__PROBLEM DESCRIPTION__
What is needed is an exact copy of the lines from the line containing "for node, shape" to the line containing "obj.matrix_world = Matrix.Identity(4)", both lines included, and nothing else.

__WORKING DATA__
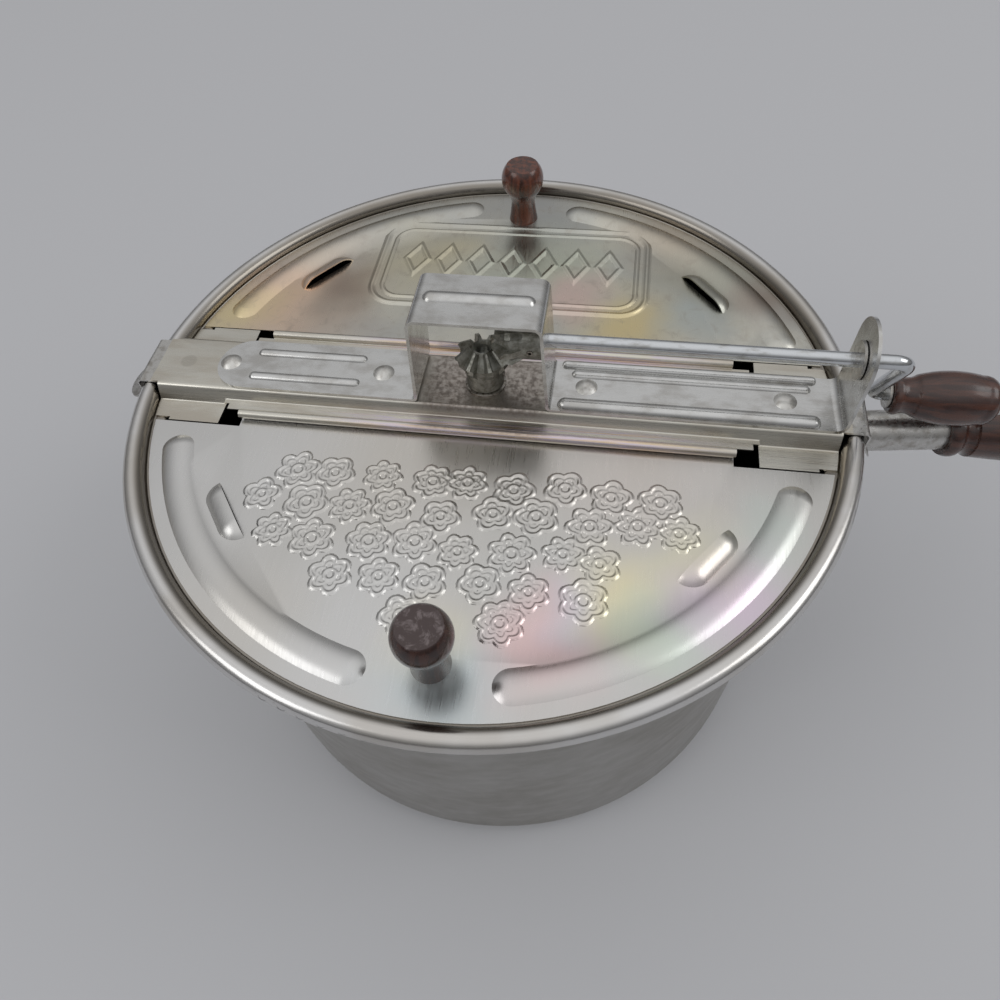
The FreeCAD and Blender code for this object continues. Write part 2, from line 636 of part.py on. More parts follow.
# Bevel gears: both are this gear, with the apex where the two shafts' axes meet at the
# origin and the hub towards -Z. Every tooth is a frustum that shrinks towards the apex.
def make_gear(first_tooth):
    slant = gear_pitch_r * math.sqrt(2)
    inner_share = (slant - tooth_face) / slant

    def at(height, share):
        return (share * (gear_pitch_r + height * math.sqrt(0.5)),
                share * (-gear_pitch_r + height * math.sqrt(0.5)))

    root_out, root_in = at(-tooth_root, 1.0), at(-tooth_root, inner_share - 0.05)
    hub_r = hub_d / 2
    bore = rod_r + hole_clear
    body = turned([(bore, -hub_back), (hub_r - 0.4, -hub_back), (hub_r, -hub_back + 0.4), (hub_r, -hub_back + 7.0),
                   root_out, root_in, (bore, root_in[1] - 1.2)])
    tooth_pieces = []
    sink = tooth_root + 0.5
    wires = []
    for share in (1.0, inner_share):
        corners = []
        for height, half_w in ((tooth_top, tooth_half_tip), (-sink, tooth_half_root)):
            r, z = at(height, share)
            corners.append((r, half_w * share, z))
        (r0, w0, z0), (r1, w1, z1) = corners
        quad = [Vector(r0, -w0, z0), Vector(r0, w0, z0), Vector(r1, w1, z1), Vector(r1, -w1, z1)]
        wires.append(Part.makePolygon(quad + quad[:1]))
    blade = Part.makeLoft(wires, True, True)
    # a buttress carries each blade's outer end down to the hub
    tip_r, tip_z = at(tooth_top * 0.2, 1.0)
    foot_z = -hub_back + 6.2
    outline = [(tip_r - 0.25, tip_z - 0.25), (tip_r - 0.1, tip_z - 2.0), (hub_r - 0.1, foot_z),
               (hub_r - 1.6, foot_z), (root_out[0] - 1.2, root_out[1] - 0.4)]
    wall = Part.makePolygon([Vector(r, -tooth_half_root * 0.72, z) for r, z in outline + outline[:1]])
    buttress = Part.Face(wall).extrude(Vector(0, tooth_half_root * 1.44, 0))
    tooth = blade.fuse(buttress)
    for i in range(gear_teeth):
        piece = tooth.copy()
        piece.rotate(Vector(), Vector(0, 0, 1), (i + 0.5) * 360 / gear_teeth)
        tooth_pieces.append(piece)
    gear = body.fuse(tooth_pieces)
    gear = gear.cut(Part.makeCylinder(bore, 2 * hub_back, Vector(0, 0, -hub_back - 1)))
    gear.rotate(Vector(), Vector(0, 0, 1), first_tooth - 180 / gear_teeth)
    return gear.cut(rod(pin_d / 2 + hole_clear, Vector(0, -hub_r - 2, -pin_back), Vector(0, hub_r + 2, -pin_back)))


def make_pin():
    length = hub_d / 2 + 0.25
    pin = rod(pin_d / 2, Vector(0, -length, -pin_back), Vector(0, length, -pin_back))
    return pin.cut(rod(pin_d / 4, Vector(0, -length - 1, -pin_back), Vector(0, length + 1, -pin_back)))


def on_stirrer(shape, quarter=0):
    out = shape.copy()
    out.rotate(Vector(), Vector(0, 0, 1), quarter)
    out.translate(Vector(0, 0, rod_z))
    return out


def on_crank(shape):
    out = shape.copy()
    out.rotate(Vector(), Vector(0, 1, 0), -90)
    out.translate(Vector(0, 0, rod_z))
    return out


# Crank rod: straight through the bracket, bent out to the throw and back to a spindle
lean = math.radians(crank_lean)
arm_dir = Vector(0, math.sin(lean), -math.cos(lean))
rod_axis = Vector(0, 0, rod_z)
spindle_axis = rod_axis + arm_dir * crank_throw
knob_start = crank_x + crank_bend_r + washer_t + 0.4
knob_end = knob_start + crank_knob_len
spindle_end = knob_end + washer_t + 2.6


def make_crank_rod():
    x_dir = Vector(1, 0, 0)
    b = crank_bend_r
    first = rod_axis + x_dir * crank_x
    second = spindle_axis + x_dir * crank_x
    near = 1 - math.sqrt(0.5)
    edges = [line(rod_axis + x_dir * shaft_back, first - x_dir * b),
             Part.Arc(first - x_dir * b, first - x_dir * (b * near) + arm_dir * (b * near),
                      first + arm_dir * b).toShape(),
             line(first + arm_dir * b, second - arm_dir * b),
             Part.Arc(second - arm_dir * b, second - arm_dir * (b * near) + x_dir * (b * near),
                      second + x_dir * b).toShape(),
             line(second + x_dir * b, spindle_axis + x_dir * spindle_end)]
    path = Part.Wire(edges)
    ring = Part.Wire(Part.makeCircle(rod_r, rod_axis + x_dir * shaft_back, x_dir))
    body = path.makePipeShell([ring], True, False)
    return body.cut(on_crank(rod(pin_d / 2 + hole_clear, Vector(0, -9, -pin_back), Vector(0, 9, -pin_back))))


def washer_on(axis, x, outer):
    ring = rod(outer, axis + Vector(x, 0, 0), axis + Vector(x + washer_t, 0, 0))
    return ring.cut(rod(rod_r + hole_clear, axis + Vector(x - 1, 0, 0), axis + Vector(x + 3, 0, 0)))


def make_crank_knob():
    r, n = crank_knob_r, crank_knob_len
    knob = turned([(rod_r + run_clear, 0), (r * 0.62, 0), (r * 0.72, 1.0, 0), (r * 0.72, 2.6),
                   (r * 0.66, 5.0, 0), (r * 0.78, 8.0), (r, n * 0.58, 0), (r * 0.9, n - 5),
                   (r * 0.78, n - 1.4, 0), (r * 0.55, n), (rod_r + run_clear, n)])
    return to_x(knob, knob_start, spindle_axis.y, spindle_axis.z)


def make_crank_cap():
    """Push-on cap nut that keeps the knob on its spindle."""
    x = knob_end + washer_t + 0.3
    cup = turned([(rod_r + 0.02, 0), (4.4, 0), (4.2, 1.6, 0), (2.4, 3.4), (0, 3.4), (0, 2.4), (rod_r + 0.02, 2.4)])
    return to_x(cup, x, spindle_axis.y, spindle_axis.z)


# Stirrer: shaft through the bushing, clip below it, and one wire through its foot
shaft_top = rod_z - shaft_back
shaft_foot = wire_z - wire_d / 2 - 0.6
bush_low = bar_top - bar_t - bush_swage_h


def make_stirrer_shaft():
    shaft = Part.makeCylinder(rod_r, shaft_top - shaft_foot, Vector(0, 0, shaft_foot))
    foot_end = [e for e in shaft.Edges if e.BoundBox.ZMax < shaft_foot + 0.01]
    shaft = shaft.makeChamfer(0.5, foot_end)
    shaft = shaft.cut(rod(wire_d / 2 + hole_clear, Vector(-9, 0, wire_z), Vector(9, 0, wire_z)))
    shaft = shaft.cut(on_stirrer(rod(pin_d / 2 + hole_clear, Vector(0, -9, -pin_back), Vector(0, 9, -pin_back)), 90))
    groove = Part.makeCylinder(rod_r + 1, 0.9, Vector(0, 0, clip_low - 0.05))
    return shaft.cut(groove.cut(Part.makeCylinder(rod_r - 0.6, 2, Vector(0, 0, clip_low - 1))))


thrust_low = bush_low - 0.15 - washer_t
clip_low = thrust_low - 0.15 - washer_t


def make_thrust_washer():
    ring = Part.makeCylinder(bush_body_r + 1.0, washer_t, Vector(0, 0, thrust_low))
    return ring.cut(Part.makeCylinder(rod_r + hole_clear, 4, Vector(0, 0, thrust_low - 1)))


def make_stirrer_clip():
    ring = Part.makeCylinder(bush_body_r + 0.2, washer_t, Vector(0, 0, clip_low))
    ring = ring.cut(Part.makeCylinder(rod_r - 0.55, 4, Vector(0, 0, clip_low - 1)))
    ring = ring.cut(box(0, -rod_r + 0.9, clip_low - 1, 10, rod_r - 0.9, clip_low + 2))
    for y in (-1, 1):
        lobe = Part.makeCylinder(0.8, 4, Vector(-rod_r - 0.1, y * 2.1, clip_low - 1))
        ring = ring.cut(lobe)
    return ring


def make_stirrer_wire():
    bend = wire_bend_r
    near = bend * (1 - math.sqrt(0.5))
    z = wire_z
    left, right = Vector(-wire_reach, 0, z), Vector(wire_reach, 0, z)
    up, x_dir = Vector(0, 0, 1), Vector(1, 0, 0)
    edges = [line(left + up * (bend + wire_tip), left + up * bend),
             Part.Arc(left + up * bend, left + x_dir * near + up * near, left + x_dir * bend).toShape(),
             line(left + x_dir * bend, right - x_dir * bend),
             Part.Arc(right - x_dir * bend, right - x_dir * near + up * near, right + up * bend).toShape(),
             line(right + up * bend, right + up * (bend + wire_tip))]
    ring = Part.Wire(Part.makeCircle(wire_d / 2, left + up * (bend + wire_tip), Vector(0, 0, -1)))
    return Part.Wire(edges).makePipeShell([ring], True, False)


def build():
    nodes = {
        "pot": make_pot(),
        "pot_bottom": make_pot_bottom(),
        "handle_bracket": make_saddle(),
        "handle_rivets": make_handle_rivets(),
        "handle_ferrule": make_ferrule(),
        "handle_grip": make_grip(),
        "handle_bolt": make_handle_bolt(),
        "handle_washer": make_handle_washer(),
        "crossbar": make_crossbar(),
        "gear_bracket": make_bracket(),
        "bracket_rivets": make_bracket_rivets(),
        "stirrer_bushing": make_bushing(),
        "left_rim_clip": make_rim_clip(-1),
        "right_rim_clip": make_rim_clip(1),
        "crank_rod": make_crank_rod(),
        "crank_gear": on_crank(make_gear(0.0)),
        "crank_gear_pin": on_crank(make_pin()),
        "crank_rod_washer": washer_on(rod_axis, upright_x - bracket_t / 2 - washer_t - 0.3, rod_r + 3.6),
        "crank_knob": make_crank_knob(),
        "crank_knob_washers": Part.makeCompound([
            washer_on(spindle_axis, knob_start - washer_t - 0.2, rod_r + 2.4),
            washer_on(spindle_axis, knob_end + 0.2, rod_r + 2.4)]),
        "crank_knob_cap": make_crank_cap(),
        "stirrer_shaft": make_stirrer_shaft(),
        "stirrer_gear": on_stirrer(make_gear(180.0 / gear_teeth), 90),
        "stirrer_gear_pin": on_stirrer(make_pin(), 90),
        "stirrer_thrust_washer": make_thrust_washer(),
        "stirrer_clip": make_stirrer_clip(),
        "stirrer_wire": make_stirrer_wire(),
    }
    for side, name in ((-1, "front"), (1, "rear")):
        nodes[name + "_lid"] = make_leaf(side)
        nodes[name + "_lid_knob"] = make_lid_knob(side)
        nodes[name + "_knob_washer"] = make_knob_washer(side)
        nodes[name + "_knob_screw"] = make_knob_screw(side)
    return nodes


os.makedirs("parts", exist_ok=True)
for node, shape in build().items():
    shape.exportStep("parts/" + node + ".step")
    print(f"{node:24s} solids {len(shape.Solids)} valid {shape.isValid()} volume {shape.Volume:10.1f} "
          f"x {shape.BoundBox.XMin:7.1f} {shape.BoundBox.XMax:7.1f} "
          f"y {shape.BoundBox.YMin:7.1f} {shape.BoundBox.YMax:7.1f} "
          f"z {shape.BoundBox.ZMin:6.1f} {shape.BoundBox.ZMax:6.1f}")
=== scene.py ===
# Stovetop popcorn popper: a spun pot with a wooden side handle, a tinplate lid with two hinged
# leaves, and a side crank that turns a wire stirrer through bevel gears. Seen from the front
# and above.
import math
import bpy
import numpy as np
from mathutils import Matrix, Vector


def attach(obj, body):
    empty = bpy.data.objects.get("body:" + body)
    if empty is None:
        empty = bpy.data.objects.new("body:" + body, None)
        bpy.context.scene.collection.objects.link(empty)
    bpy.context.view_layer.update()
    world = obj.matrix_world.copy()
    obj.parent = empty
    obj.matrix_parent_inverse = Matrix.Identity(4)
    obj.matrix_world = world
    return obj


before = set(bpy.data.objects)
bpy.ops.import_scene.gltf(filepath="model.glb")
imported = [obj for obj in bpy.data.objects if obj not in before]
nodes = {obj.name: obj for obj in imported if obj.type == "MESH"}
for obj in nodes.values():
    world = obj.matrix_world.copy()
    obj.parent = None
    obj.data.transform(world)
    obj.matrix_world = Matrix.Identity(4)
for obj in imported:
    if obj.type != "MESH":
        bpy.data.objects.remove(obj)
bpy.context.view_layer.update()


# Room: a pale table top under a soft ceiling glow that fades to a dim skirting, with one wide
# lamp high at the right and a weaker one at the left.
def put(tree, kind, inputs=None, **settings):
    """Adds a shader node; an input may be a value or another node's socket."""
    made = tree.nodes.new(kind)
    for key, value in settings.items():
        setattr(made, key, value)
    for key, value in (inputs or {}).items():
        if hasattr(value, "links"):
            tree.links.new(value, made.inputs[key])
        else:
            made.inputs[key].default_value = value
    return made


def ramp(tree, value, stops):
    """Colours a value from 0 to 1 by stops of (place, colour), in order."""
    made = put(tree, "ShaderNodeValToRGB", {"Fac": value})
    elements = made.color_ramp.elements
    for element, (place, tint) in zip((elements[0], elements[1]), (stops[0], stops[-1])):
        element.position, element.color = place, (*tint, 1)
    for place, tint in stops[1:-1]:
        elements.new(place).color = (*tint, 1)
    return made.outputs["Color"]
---
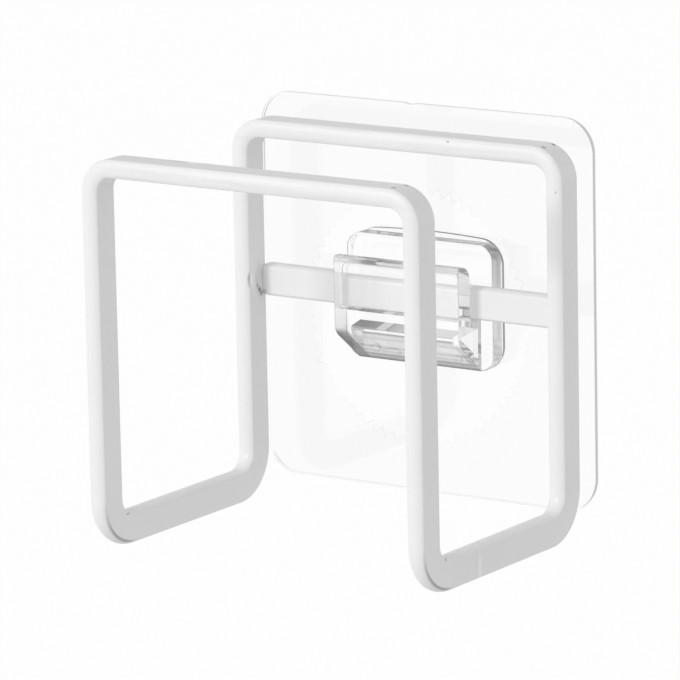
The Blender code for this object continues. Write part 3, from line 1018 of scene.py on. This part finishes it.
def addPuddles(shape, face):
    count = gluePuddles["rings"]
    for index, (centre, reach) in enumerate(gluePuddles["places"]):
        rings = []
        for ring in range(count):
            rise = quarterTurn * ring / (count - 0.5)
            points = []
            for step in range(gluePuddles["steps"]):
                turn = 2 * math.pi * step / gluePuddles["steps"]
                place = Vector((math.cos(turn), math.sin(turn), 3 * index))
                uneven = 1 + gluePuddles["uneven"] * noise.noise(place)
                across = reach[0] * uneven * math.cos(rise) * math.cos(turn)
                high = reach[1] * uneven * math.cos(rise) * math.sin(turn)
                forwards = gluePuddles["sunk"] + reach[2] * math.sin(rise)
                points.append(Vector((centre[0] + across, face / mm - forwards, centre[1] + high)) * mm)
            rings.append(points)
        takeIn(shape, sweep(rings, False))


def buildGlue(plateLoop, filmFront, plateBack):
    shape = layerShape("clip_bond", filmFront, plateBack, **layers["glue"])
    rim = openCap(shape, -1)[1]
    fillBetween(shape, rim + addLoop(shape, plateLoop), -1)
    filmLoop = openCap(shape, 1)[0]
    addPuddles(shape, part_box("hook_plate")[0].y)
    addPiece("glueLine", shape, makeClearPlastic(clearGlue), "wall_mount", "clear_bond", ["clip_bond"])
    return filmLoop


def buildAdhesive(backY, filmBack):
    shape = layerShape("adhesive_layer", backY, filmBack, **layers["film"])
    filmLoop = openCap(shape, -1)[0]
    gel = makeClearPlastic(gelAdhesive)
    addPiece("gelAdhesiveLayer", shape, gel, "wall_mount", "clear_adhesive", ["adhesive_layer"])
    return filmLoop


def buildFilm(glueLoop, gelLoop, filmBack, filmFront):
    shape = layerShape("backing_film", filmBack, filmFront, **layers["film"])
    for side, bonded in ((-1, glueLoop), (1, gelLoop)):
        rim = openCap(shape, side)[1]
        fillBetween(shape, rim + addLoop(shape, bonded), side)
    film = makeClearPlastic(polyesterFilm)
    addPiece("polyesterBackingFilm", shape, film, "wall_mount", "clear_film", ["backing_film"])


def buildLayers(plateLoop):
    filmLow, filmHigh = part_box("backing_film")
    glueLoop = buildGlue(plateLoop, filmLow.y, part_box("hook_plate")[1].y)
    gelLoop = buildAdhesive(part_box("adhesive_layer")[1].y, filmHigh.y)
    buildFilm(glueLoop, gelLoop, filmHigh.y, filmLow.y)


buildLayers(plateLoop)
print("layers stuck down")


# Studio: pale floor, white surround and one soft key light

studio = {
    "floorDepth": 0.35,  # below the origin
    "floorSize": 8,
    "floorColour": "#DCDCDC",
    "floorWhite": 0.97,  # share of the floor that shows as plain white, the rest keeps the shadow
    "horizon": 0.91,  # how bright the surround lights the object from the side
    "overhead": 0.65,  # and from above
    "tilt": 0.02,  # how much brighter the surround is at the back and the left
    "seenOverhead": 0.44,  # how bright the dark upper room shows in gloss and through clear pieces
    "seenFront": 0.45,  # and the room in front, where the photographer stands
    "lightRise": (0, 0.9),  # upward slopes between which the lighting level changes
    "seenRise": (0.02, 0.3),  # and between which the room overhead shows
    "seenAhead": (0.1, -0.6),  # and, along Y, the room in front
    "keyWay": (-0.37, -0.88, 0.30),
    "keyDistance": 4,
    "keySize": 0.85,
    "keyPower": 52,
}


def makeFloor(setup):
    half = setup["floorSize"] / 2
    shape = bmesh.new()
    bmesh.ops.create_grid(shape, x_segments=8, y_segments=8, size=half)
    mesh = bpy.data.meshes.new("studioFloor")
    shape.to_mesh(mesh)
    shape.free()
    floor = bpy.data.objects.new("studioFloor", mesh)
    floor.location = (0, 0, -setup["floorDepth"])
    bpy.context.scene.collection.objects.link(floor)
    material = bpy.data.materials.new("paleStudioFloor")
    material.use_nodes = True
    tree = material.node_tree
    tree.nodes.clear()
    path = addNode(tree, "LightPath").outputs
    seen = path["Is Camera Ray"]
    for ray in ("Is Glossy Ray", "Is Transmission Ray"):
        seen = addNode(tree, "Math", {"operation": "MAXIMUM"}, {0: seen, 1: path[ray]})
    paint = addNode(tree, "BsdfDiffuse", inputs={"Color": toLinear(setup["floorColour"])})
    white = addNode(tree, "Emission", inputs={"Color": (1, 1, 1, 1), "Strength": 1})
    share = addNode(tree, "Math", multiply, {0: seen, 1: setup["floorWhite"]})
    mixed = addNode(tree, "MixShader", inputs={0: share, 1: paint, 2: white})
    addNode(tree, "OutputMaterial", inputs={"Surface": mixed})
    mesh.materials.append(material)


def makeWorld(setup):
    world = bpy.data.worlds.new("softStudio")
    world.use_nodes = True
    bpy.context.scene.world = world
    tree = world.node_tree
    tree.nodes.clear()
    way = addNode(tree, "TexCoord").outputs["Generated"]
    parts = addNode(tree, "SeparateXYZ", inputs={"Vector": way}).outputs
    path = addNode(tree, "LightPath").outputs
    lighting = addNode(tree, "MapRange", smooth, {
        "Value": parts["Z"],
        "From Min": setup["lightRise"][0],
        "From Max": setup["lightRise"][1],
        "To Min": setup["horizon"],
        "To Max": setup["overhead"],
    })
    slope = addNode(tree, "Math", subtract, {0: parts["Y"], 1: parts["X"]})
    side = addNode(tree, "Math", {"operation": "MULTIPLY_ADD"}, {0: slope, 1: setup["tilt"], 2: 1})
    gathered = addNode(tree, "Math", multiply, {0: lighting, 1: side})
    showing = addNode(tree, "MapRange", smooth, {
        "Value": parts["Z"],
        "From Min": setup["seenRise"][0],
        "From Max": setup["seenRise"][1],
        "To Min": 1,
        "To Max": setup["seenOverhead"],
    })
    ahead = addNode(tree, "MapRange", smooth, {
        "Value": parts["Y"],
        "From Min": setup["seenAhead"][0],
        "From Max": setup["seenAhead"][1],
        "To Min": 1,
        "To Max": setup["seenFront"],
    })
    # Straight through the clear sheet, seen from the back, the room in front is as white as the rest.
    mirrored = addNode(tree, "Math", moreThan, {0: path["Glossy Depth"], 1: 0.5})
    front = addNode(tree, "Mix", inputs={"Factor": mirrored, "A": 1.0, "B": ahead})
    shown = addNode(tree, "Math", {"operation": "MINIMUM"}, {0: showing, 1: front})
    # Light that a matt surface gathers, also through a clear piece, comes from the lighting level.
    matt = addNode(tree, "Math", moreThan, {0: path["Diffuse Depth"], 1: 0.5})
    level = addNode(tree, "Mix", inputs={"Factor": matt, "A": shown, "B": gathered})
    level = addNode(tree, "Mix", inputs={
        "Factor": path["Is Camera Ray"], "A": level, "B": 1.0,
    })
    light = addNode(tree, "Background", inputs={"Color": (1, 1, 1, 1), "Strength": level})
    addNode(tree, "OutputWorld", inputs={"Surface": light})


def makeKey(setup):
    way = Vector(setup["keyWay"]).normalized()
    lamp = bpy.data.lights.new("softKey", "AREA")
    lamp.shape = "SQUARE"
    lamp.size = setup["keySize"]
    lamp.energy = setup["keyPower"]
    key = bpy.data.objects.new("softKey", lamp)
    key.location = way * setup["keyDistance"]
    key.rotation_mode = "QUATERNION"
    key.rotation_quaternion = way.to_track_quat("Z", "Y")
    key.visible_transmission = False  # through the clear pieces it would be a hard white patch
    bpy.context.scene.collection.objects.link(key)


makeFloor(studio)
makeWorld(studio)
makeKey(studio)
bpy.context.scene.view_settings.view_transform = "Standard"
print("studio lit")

__WRITTEN SOLUTION__
for node, shape in build().items():
    shape.exportStep("parts/" + node + ".step")
    print(f"{node:24s} solids {len(shape.Solids)} valid {shape.isValid()} volume {shape.Volume:10.1f} "
          f"x {shape.BoundBox.XMin:7.1f} {shape.BoundBox.XMax:7.1f} "
          f"y {shape.BoundBox.YMin:7.1f} {shape.BoundBox.YMax:7.1f} "
          f"z {shape.BoundBox.ZMin:6.1f} {shape.BoundBox.ZMax:6.1f}")
=== scene.py ===
# Stovetop popcorn popper: a spun pot with a wooden side handle, a tinplate lid with two hinged
# leaves, and a side crank that turns a wire stirrer through bevel gears. Seen from the front
# and above.
import math
import bpy
import numpy as np
from mathutils import Matrix, Vector


def attach(obj, body):
    empty = bpy.data.objects.get("body:" + body)
    if empty is None:
        empty = bpy.data.objects.new("body:" + body, None)
        bpy.context.scene.collection.objects.link(empty)
    bpy.context.view_layer.update()
    world = obj.matrix_world.copy()
    obj.parent = empty
    obj.matrix_parent_inverse = Matrix.Identity(4)
    obj.matrix_world = world
    return obj


before = set(bpy.data.objects)
bpy.ops.import_scene.gltf(filepath="model.glb")
imported = [obj for obj in bpy.data.objects if obj not in before]
nodes = {obj.name: obj for obj in imported if obj.type == "MESH"}
for obj in nodes.values():
    world = obj.matrix_world.copy()
    obj.parent = None
    obj.data.transform(world)
    obj.matrix_world = Matrix.Identity(4)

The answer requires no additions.